Герцог затушил лампу. От нескольких часов непрерывной работы глаза устали и слезились – он не мог больше смотреть на огонёк. А небо сегодня было безоблачно, и бледно-розового света, лившегося в окно, хватало, чтобы убрать за собой.
Когда работа спорилась, он мог просидеть в своей мастерской хоть до самого утра. Мог забыть о времени и вообще не спускаться вниз день или два. Сегодня он управился рано, но это было лучшее из всего, что он сотворил. Возможно, он никогда больше не повторит подобного успеха. Его руки уже немолоды, и подводит зрение. Если бы в Ильхо была хоть толика его жажды познания и созидания, но…

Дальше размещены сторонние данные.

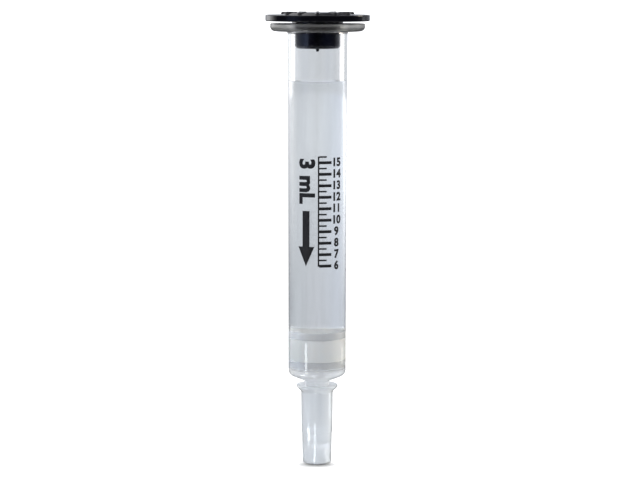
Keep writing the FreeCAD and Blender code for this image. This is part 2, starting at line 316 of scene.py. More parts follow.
feed(tree, shader, Base_Color=tinted, Roughness=rough, IOR=POLYPROPYLENE_INDEX,
     Transmission_Weight=maths(tree, "SUBTRACT", 1.0, veil), Normal=bump.outputs[0],
     Specular_IOR_Level=between(tree, 0.5, 0.12, thick),
     Coat_Weight=between(tree, 0.1, 0.9, below_bed), Coat_Roughness=0.03)
lamps_pass(tree, shader, 0.93)
barrel.data.materials.append(barrel_finish)
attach(barrel, BODY)
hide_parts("barrel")

# Lower frit: a disc of white sintered polyethylene, pressed onto the barrel's floor. Its rim is
# wetted to the wall, so the two have no air between them.
WETTED = 0.012 * MM
BORE_REACH = BORE_RADIUS + WETTED
BED_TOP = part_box("upper_frit")[1][2]
FRIT_EDGE = 0.12 * MM
FRIT_DARK = (0.61, 0.63, 0.65)
FRIT_PALE = (0.78, 0.795, 0.81)
# Painted light: a pale cool tone painted on the discs towards the left side of the bore and on the
# bed's top face, standing in for a bright screen's light from the left and light from above.
FRIT_LIT = (0.86, 0.90, 0.97)
LEFT_LIGHT_START = -1.2 * MM
LEFT_LIGHT_FULL = -3.2 * MM
TOP_LIGHT_SKIN = 0.12 * MM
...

Герцог прибрал инструменты. Он всегда держал рабочее место в чистоте и порядке. Строгость и дисциплина, строгость и дисциплина – повторял он себе – вот те столпы, на которых зиждется воплощение в жизнь любой идеи. Где бы он был, кем бы он был, если б в голове его гулял ветер, а к своему делу он относился безалаберно? Ответ каждый божий день находился перед ним – его сын, что наверняка – он знал это – шлялся всю ночь по острову в поисках развлечений и острых ощущений. А сам Герцог в его возрасте уже знал, что такое тяжелый труд, и готов был многим пожертвовать ради воплощения собственных идей.

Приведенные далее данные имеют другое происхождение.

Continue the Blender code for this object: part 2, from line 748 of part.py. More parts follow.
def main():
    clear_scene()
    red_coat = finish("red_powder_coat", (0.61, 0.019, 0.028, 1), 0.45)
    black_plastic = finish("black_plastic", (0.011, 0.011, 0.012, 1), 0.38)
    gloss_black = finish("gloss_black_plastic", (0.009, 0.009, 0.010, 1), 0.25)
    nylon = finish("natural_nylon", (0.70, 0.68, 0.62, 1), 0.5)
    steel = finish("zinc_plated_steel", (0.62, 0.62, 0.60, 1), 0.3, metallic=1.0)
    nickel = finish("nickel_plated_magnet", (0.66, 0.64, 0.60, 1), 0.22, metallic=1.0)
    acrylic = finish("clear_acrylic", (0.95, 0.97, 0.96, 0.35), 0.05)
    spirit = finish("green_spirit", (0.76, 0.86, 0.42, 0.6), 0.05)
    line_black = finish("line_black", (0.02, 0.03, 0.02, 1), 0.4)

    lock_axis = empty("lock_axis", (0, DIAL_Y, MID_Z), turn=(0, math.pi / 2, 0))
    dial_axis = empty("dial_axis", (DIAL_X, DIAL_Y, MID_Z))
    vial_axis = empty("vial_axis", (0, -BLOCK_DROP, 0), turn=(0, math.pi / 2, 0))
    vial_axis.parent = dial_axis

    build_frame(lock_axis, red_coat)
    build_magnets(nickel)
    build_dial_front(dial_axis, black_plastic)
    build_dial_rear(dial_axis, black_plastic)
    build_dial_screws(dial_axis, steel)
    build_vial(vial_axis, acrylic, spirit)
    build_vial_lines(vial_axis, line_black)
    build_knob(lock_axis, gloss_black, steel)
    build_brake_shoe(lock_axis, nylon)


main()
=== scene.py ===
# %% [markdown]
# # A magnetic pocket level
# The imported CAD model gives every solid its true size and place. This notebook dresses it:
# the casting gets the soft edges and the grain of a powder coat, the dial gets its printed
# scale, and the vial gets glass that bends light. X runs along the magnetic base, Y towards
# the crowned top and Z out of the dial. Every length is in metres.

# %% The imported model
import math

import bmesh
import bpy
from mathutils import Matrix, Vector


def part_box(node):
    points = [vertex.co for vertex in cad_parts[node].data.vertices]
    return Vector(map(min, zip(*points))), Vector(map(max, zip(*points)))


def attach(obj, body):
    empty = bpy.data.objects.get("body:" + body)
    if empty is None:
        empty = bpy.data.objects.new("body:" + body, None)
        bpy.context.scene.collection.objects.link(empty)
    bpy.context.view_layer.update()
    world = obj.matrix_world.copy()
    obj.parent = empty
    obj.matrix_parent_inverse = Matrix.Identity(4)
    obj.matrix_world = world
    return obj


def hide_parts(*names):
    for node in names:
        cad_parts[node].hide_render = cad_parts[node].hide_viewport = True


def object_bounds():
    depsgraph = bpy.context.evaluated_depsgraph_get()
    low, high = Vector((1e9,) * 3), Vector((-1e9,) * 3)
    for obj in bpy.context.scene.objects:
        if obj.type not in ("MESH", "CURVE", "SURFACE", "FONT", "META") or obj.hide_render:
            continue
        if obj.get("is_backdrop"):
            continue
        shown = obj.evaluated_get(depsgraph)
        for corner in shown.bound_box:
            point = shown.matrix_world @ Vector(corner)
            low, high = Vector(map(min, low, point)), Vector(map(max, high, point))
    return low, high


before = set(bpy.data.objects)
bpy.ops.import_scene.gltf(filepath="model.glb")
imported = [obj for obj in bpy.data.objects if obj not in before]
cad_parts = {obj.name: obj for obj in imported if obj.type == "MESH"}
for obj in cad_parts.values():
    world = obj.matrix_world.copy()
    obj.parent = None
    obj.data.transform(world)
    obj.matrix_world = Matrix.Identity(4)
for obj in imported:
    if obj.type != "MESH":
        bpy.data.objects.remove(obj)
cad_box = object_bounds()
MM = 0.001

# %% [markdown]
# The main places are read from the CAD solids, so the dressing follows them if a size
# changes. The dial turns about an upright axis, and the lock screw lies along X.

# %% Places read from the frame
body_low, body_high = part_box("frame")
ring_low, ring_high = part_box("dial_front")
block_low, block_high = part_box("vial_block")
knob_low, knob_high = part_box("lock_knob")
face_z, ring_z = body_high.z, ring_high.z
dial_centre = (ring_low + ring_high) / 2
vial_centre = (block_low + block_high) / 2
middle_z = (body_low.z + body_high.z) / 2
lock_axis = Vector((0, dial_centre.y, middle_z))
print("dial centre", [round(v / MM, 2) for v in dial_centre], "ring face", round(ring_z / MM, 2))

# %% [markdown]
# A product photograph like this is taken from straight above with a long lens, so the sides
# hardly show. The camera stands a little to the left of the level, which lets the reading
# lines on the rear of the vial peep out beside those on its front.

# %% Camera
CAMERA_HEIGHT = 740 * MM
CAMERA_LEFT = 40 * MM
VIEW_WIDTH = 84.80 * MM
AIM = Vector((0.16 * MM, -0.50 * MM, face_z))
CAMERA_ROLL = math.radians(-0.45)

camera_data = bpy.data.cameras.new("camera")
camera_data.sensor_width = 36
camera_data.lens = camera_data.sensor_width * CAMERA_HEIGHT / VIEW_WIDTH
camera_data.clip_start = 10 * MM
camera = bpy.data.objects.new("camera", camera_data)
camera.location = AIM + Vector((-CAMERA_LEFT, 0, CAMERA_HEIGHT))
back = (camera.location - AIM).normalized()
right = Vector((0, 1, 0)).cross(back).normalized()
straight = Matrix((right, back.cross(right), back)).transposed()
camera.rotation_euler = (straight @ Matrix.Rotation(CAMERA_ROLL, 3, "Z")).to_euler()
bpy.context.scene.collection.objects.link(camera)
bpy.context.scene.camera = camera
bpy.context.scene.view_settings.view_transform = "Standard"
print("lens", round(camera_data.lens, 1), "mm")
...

Надо бы обязать Ильхо провести несколько дней в Цехах. Это должно пойти мальчишке на пользу.
Инструменты были разложены по холщовым чехлам и убраны: те, что поменьше, – в ящики стола, побольше – в сундук. Бумаги с эскизами и чертежами – свернуты и сложены в корзины. Стеклянный сосуд, в котором еще недавно трепыхалась и билась синяя искра, бережно спрятан в шкаф под замок. До новой поставки, которой следует ждать не раньше, чем через месяц-другой, он ему не понадобится.
Не удержавшись, Герцог подошел к большому, в человеческий рост, стеклянному ящику, что был установлен у стены. Образец спал, пока. Искра была помещена внутрь всего час назад, а это значит, что пробуждения следует ждать не раньше обеда. У него будет время подготовиться и еще раз как следует все обдумать.
Для этого образца отведена особая роль.
Герцог отошел к окну.
Замок спал. В саду под башней было тихо и сумрачно, а в распахнутые настежь окна дышала душистой прохладой мирная островная ночь. Спокойные нынче воды океана ловили гребешками волн отсветы туманности, раскалывающей небосклон пополам.
Места красивее и умиротвореннее, пожалуй, не было на целом свете, и до глубокой старости, до самой смерти он будет вынужден видеть один лишь этот пейзаж, не сулящий никакой пищи для разума.
Раздался оглушительный звон. Герцог вздрогнул и резко обернулся лишь для того, чтобы увидеть, как, разметав осколки своей темницы и распахнув резную деревянную дверь, его творение скрывается на лестнице, ведущей вниз.
Он постоял так какое-то время, соображая, почему же в этот раз искра сработала иначе. А потом его губы тронула тонкая улыбка. Герцог снова бросил взгляд в окно: на погруженные в тишину Цеха, возвышающиеся по другую сторону острова, на пляжи, скрытые от его взора густой зеленой порослью, на спящий городок – единственный на острове.
Улыбка сделалась и мрачнее, и веселее.
Так или иначе, игра началась.
– Ты проспал завтрак.
Такими недовольными словами его встретила тетка. Она одна осталась за столом к тому времени, как он спустился.
Ильхо беззаботно пожал плечами. Он слышал, что у аристократов есть некий этикет, строгий распорядок дня, традиции и прочая ерунда. Но все это осталось там, на Большой Земле, которую он, к слову, совсем не помнил. А здесь – кому это нужно?
Отец всегда завтракал в своем кабинете. Кузина, теткина дочь, тоже предпочла бы вставать, когда ей заблагорассудится, но мать была с ней строга. В жизни же самого Ильхо время и вовсе не имело значения. Когда ложиться? Когда вставать? Он сам себе был хозяин, и никто ему был не указ.